Starting with the first line and ending with the line that holds "foot_drop = foot_stand_off", repeat the material exactly.
--- Start of Source material ---
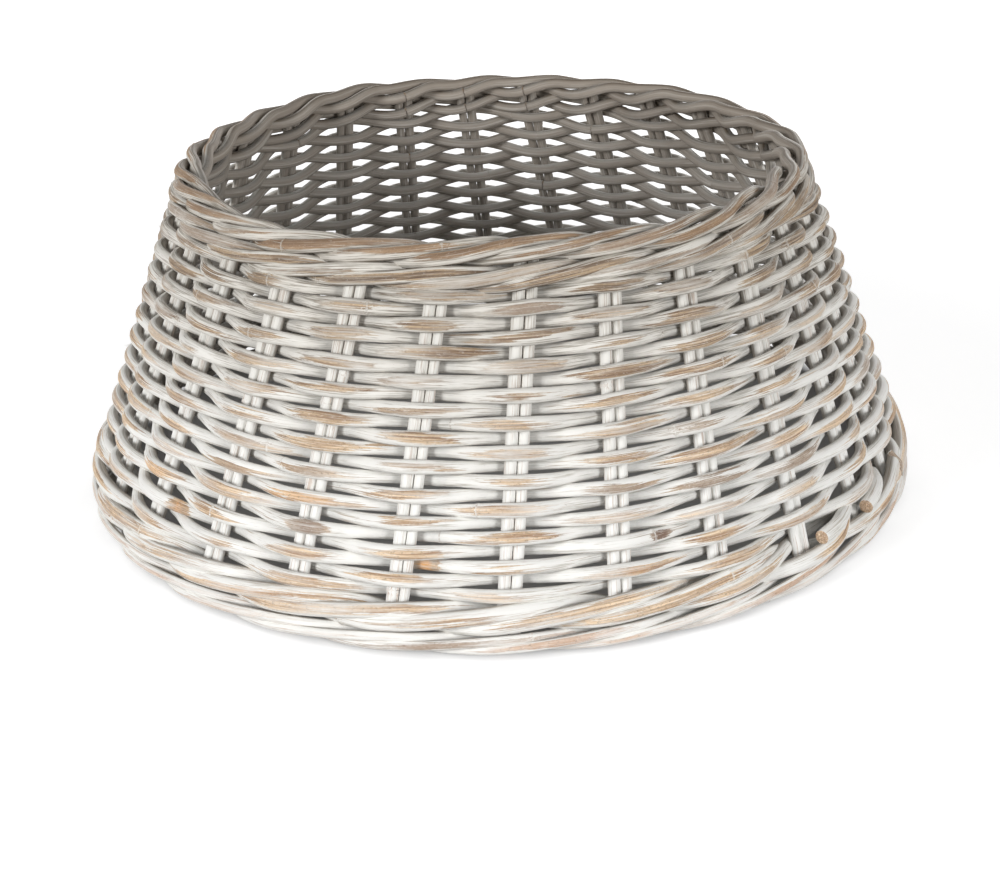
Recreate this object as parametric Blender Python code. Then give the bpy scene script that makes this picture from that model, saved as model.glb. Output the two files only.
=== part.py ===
# Christmas tree collar woven from whitewashed rattan canes.
# Metres, +Z up, the collar stands on Z = 0 and its front faces -Y.
import math

import bmesh
import bpy
from mathutils import Vector

# Counts
stake_pairs = 26
weave_rows = 22
strands_in_a_wale = 3

# Sizes of the wall, measured to the middle of the stakes
wall_base_radius = 0.290
wall_top_radius = 0.203
wall_height = 0.229

# Cane diameters
stake_cane = 0.0072
weaver_cane = 0.0081
foot_cane = 0.0058
bottom_wale_cane = 0.0090
top_wale_cane = 0.0070
rim_cane = 0.0074

# Fits between canes
seat_gap = 0.0003
cane_end_gap = 0.0020
bend_margin = 0.0026
floor_flat_depth = 0.0005
stake_foot_lift = 0.0025

# Turns around the collar
stake_lean_turn = math.radians(5.6)
first_stake_turn = math.radians(0.2)

# Joints of the weaver rows are spread by this many stake pairs
row_joint_stride = 7

# The strands of a wale start at the back, behind this stake pair and the next two
first_wale_stake = 12

# Outline of a stake pair: across in cane diameters, depth in cane radii
pair_outline_shares = (
    (0.0, -0.5),
    (0.5, -1.0),
    (1.0, 0.0),
    (0.5, 1.0),
    (0.0, 0.5),
    (-0.5, 1.0),
    (-1.0, 0.0),
    (-0.5, -1.0),
)

# Outline of a strand: out of the wall and up the wall, in cane radii
strand_outline_shares = (
    (1.0, 0.0),
    (0.0, 1.0),
    (-1.0, 0.0),
    (0.0, -1.0),
)

# Derived slope of the wall and spacing of the stakes
wall_slope = math.atan2(wall_base_radius - wall_top_radius, wall_height)
slope_cos = math.cos(wall_slope)
slope_sin = math.sin(wall_slope)
stake_turn = math.tau / stake_pairs
bend_reach = stake_cane + bend_margin

# Canes stand off the stakes square to the wall, so an inner pass of the foot lies lowest
foot_stand_off = (foot_cane + stake_cane) / 2 + seat_gap
foot_drop = foot_stand_off * slope_sin + foot_cane / 2 * slope_cos

# Derived levels, from the floor up
foot_low = foot_drop - floor_flat_depth
foot_high = foot_low + (foot_cane + seat_gap) * slope_cos
bottom_wale_low = foot_high + (
    (foot_cane + bottom_wale_cane) / 2 + seat_gap
) * slope_cos
bottom_wale_high = bottom_wale_low + (bottom_wale_cane + seat_gap) * slope_cos
first_row_level = bottom_wale_high + (
    (bottom_wale_cane + weaver_cane) / 2 + seat_gap
) * slope_cos
row_pitch = (weaver_cane + seat_gap) * slope_cos
last_row_level = first_row_level + (weave_rows - 1) * row_pitch
top_wale_low = last_row_level + (
    (weaver_cane + top_wale_cane) / 2 + seat_gap
) * slope_cos
top_wale_high = top_wale_low + (top_wale_cane + seat_gap) * slope_cos
rim_low = top_wale_high + ((top_wale_cane + rim_cane) / 2 + seat_gap) * slope_cos
rim_high = rim_low + (rim_cane + seat_gap) * slope_cos
stake_top = rim_high - rim_cane / 2 - seat_gap


def clear_scene():
    for item in list(bpy.data.objects):
        bpy.data.objects.remove(item, do_unlink=True)


def painted_cane(name, colour, roughness):
    material = bpy.data.materials.new(name)
    material.use_nodes = True
    shader = material.node_tree.nodes["Principled BSDF"]
    shader.inputs["Base Color"].default_value = (*colour, 1.0)
    shader.inputs["Roughness"].default_value = roughness
    shader.inputs["Metallic"].default_value = 0.0
    return material


def finish_object(name, mesh, material):
    bmesh.ops.recalc_face_normals(mesh, faces=mesh.faces)
    data = bpy.data.meshes.new(name)
    mesh.to_mesh(data)
    mesh.free()
    data.materials.append(material)
    data.shade_smooth()
    data.set_sharp_from_angle(angle=math.radians(100))
    item = bpy.data.objects.new(name, data)
    bpy.context.scene.collection.objects.link(item)
    return item


def wall_place(stake_number, level):
    # Each stake is a straight cane, so the wall between the rims is a ruled surface
    turn = first_stake_turn + stake_number * stake_turn
    share = level / wall_height
    foot_x = wall_base_radius * math.sin(turn)
    foot_y = -wall_base_radius * math.cos(turn)
    top_x = wall_top_radius * math.sin(turn + stake_lean_turn)
    top_y = -wall_top_radius * math.cos(turn + stake_lean_turn)
    x = foot_x + (top_x - foot_x) * share
    y = foot_y + (top_y - foot_y) * share
    return math.hypot(x, y), math.atan2(x, -y)


def wall_directions(turn):
    outward = Vector((math.sin(turn), -math.cos(turn), 0.0))
    along = Vector((math.cos(turn), math.sin(turn), 0.0))
    return outward, along


def stand_off(cane):
    # From a stake's middle to the middle of a cane that rests on it, square to the wall
    return (cane + stake_cane) / 2 + seat_gap


def add_ring(mesh, stake_number, reach, level, out, cane):
    # One outline of a strand, on the straight run that crosses the stake pair
    wall_radius, turn = wall_place(stake_number, level)
    radius = wall_radius + out * slope_cos
    swing = math.atan2(reach, radius)
    outward, _along = wall_directions(turn + swing)
    middle = outward * (radius / math.cos(swing))
    middle.z = level + out * slope_sin
    depth_way = outward * slope_cos + Vector((0.0, 0.0, slope_sin))
    rise_way = Vector((0.0, 0.0, slope_cos)) - outward * slope_sin
    ring = []
    for depth_share, rise_share in strand_outline_shares:
        point = (
            middle
            + depth_way * depth_share * cane / 2
            + rise_way * rise_share * cane / 2
        )
        ring.append(mesh.verts.new(point))
    return ring


def skin_rings(mesh, rings):
    count = len(rings[0])
    for lower, upper in zip(rings, rings[1:]):
        for side in range(count):
            after = (side + 1) % count
            mesh.faces.new((lower[side], lower[after], upper[after], upper[side]))
    mesh.faces.new(rings[0])
    mesh.faces.new(reversed(rings[-1]))


def strand_mesh(stops, cane):
    # A stop is a straight run of cane past one stake pair, between two bends
    mesh = bmesh.new()
    rings = []
    for stake_number, out, bends in stops:
        for reach, level in bends:
            rings.append(add_ring(mesh, stake_number, reach, level, out, cane))
    skin_rings(mesh, rings)
    return mesh


def trim_ends(stops):
    # The two ends of a strand are cut square behind a stake pair
    stake_number, out, bends = stops[0]
    after = bends[-1]
    stops[0] = (stake_number, out, [(cane_end_gap / 2, after[1]), after])
    stake_number, out, bends = stops[-1]
    before = bends[0]
    stops[-1] = (stake_number, out, [before, (-cane_end_gap / 2, before[1])])
    return stops


def weaver_stops(row):
    # Over one stake pair and under the next, one turn round the collar
    out = stand_off(weaver_cane)
    level = first_row_level + row * row_pitch
    start = 2 * (row * row_joint_stride // 2) + (row + 1) % 2
    bends = [(-bend_reach, level), (bend_reach, level)]
    stops = []
    for step in range(stake_pairs + 1):
        side = -1 if step % 2 == 0 else 1
        stops.append((start + step, side * out, bends))
    return trim_ends(stops)


def wale_stops(strand, low, high, cane, rolls_over):
    # In front of two stake pairs, rising, then down behind the third
    out = stand_off(cane)
    drop = [(-bend_reach, high), (bend_reach, low)]
    low_run = [(-bend_reach, low), (bend_reach, low)]
    high_run = [(-bend_reach, high), (bend_reach, high)]
    if rolls_over:
        # The stakes end under this bend, so the cane turns inward over them
        high_run = high_run[:1]
    rounds = math.ceil((stake_pairs - strand) / strands_in_a_wale)
    start = first_wale_stake + strand
    stops = []
    for step in range(rounds * strands_in_a_wale + 1):
        phase = step % strands_in_a_wale
        if phase == 0:
            stops.append((start + step, -out, drop))
        elif phase == 1:
            stops.append((start + step, out, low_run))
        else:
            stops.append((start + step, out, high_run))
    return trim_ends(stops)


def add_stake_pair(number, material):
    # Two canes side by side, straight from the foot to the rim
    mesh = bmesh.new()
    rings = []
    for level in (stake_foot_lift, stake_top):
        radius, turn = wall_place(number, level)
        outward, along = wall_directions(turn)
        middle = outward * radius
        middle.z = level
        ring = []
        for across_share, depth_share in pair_outline_shares:
            across = along * across_share * stake_cane
            depth = outward * depth_share * stake_cane / 2 / slope_cos
            ring.append(mesh.verts.new(middle + across + depth))
        rings.append(ring)
    skin_rings(mesh, rings)
    finish_object("stake_pair_%02d" % (number + 1), mesh, material)


def cut_flat_on_floor(mesh):
    everything = mesh.verts[:] + mesh.edges[:] + mesh.faces[:]
    bmesh.ops.bisect_plane(
        mesh,
        geom=everything,
        plane_co=(0.0, 0.0, 0.0),
        plane_no=(0.0, 0.0, -1.0),
        clear_outer=True,
    )
    rims = [edge for edge in mesh.edges if edge.is_boundary]
    bmesh.ops.holes_fill(mesh, edges=rims, sides=0)


def add_wale(name, low, high, cane, material, rolls_over=False, on_floor=False):
    for strand in range(strands_in_a_wale):
        mesh = strand_mesh(wale_stops(strand, low, high, cane, rolls_over), cane)
        if on_floor:
            cut_flat_on_floor(mesh)
        finish_object("%s_strand_%d" % (name, strand + 1), mesh, material)


def build():
    clear_scene()
    stake_paint = painted_cane("stake_paint", (0.74, 0.71, 0.66), 0.72)
    weaver_paint = painted_cane("weaver_paint", (0.66, 0.61, 0.55), 0.70)
    wale_paint = painted_cane("wale_paint", (0.68, 0.62, 0.55), 0.70)
    foot_paint = painted_cane("foot_paint", (0.76, 0.70, 0.64), 0.68)
    rim_paint = painted_cane("rim_paint", (0.58, 0.52, 0.46), 0.70)
    for number in range(stake_pairs):
        add_stake_pair(number, stake_paint)
    for row in range(weave_rows):
        mesh = strand_mesh(weaver_stops(row), weaver_cane)
        finish_object("weaver_row_%02d" % (row + 1), mesh, weaver_paint)
    add_wale("foot_wale", foot_low, foot_high, foot_cane, foot_paint, on_floor=True)
    add_wale(
        "bottom_wale", bottom_wale_low, bottom_wale_high, bottom_wale_cane, wale_paint
    )
    add_wale("top_wale", top_wale_low, top_wale_high, top_wale_cane, wale_paint)
    add_wale("rim_rope", rim_low, rim_high, rim_cane, rim_paint, rolls_over=True)


build()
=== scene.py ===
import math
from collections import namedtuple

import bpy
import numpy as np
from mathutils import Matrix, Vector


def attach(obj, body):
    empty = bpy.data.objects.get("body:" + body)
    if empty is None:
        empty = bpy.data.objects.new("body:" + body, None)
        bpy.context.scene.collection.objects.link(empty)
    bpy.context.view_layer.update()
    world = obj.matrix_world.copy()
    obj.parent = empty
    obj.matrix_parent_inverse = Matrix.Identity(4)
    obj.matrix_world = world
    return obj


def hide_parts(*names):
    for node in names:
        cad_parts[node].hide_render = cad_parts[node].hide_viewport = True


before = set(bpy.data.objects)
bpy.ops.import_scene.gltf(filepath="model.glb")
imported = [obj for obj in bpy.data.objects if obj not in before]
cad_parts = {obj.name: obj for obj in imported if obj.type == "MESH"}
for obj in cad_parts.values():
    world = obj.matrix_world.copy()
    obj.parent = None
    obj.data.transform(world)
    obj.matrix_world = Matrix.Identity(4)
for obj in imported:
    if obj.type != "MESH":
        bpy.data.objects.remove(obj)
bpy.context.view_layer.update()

# The weave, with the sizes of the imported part
STAKES = 26
ROWS = 22
STRANDS = 3
WALL_BASE_RADIUS = 0.290
WALL_TOP_RADIUS = 0.203
WALL_HEIGHT = 0.229
STAKE_CANE = 0.0072
WEAVER_CANE = 0.0081
FOOT_CANE = 0.0058
BOTTOM_WALE_CANE = 0.0090
TOP_WALE_CANE = 0.0070
RIM_CANE = 0.0074
SEAT_GAP = 0.0003
FLOOR_FLAT = 0.0005
STAKE_FOOT = 0.0025
STAKE_LEAN_TURN = math.radians(5.6)
FIRST_STAKE_TURN = math.radians(0.2)
ROW_JOINT_STRIDE = 7
FIRST_WALE_STAKE = 12

SLOPE = math.atan2(WALL_BASE_RADIUS - WALL_TOP_RADIUS, WALL_HEIGHT)
SLOPE_COS, SLOPE_SIN = math.cos(SLOPE), math.sin(SLOPE)
STAKE_TURN = math.tau / STAKES

# Levels of the bands, from the floor up
FOOT_LOW = (((FOOT_CANE + STAKE_CANE) / 2 + SEAT_GAP) * SLOPE_SIN
            + FOOT_CANE / 2 * SLOPE_COS - FLOOR_FLAT)
FOOT_HIGH = FOOT_LOW + (FOOT_CANE + SEAT_GAP) * SLOPE_COS
BOTTOM_LOW = FOOT_HIGH + ((FOOT_CANE + BOTTOM_WALE_CANE) / 2 + SEAT_GAP) * SLOPE_COS
BOTTOM_HIGH = BOTTOM_LOW + (BOTTOM_WALE_CANE + SEAT_GAP) * SLOPE_COS
FIRST_ROW = BOTTOM_HIGH + ((BOTTOM_WALE_CANE + WEAVER_CANE) / 2 + SEAT_GAP) * SLOPE_COS
ROW_PITCH = (WEAVER_CANE + SEAT_GAP) * SLOPE_COS
LAST_ROW = FIRST_ROW + (ROWS - 1) * ROW_PITCH
TOP_LOW = LAST_ROW + ((WEAVER_CANE + TOP_WALE_CANE) / 2 + SEAT_GAP) * SLOPE_COS
TOP_HIGH = TOP_LOW + (TOP_WALE_CANE + SEAT_GAP) * SLOPE_COS
RIM_LOW = TOP_HIGH + ((TOP_WALE_CANE + RIM_CANE) / 2 + SEAT_GAP) * SLOPE_COS
RIM_HIGH = RIM_LOW + (RIM_CANE + SEAT_GAP) * SLOPE_COS
STAKE_TOP = RIM_HIGH - RIM_CANE / 2 - SEAT_GAP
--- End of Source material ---
## [Solution to the exercise]
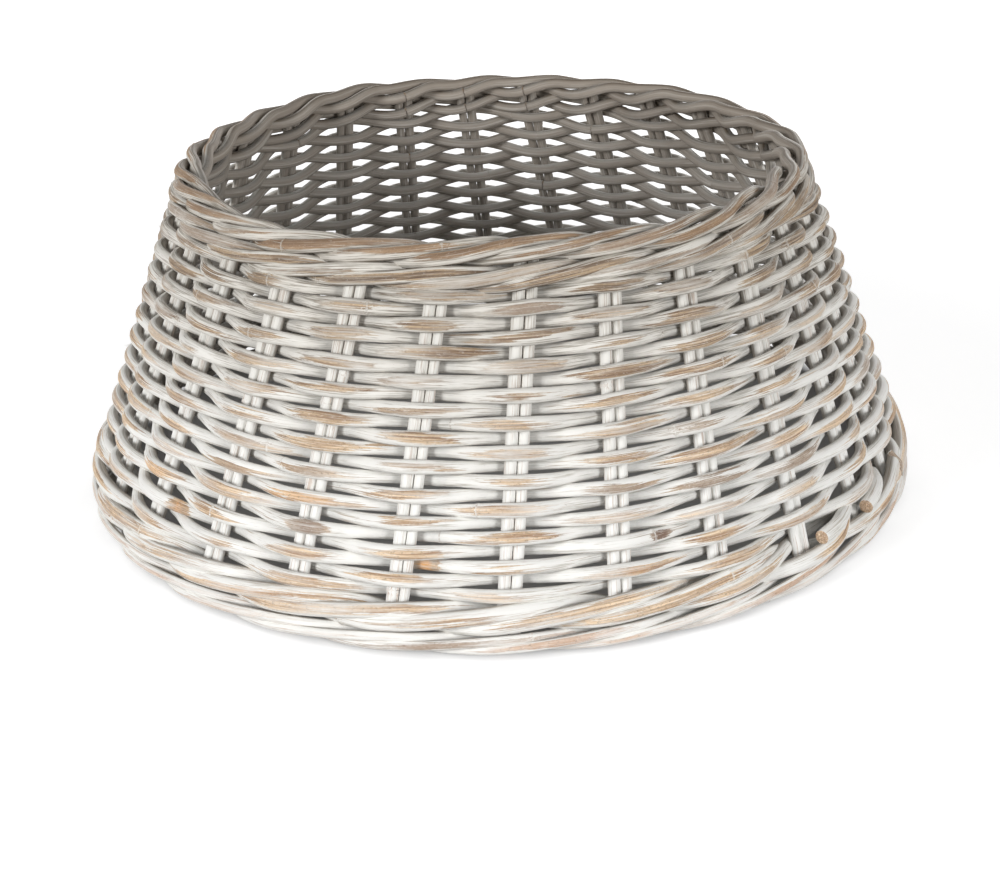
Recreate this object as parametric Blender Python code. Then give the bpy scene script that makes this picture from that model, saved as model.glb. Output the two files only.
=== part.py ===
# Christmas tree collar woven from whitewashed rattan canes.
# Metres, +Z up, the collar stands on Z = 0 and its front faces -Y.
import math

import bmesh
import bpy
from mathutils import Vector

# Counts
stake_pairs = 26
weave_rows = 22
strands_in_a_wale = 3

# Sizes of the wall, measured to the middle of the stakes
wall_base_radius = 0.290
wall_top_radius = 0.203
wall_height = 0.229

# Cane diameters
stake_cane = 0.0072
weaver_cane = 0.0081
foot_cane = 0.0058
bottom_wale_cane = 0.0090
top_wale_cane = 0.0070
rim_cane = 0.0074

# Fits between canes
seat_gap = 0.0003
cane_end_gap = 0.0020
bend_margin = 0.0026
floor_flat_depth = 0.0005
stake_foot_lift = 0.0025

# Turns around the collar
stake_lean_turn = math.radians(5.6)
first_stake_turn = math.radians(0.2)

# Joints of the weaver rows are spread by this many stake pairs
row_joint_stride = 7

# The strands of a wale start at the back, behind this stake pair and the next two
first_wale_stake = 12

# Outline of a stake pair: across in cane diameters, depth in cane radii
pair_outline_shares = (
    (0.0, -0.5),
    (0.5, -1.0),
    (1.0, 0.0),
    (0.5, 1.0),
    (0.0, 0.5),
    (-0.5, 1.0),
    (-1.0, 0.0),
    (-0.5, -1.0),
)

# Outline of a strand: out of the wall and up the wall, in cane radii
strand_outline_shares = (
    (1.0, 0.0),
    (0.0, 1.0),
    (-1.0, 0.0),
    (0.0, -1.0),
)

# Derived slope of the wall and spacing of the stakes
wall_slope = math.atan2(wall_base_radius - wall_top_radius, wall_height)
slope_cos = math.cos(wall_slope)
slope_sin = math.sin(wall_slope)
stake_turn = math.tau / stake_pairs
bend_reach = stake_cane + bend_margin

# Canes stand off the stakes square to the wall, so an inner pass of the foot lies lowest
foot_stand_off = (foot_cane + stake_cane) / 2 + seat_gap
foot_drop = foot_stand_off * slope_sin + foot_cane / 2 * slope_cos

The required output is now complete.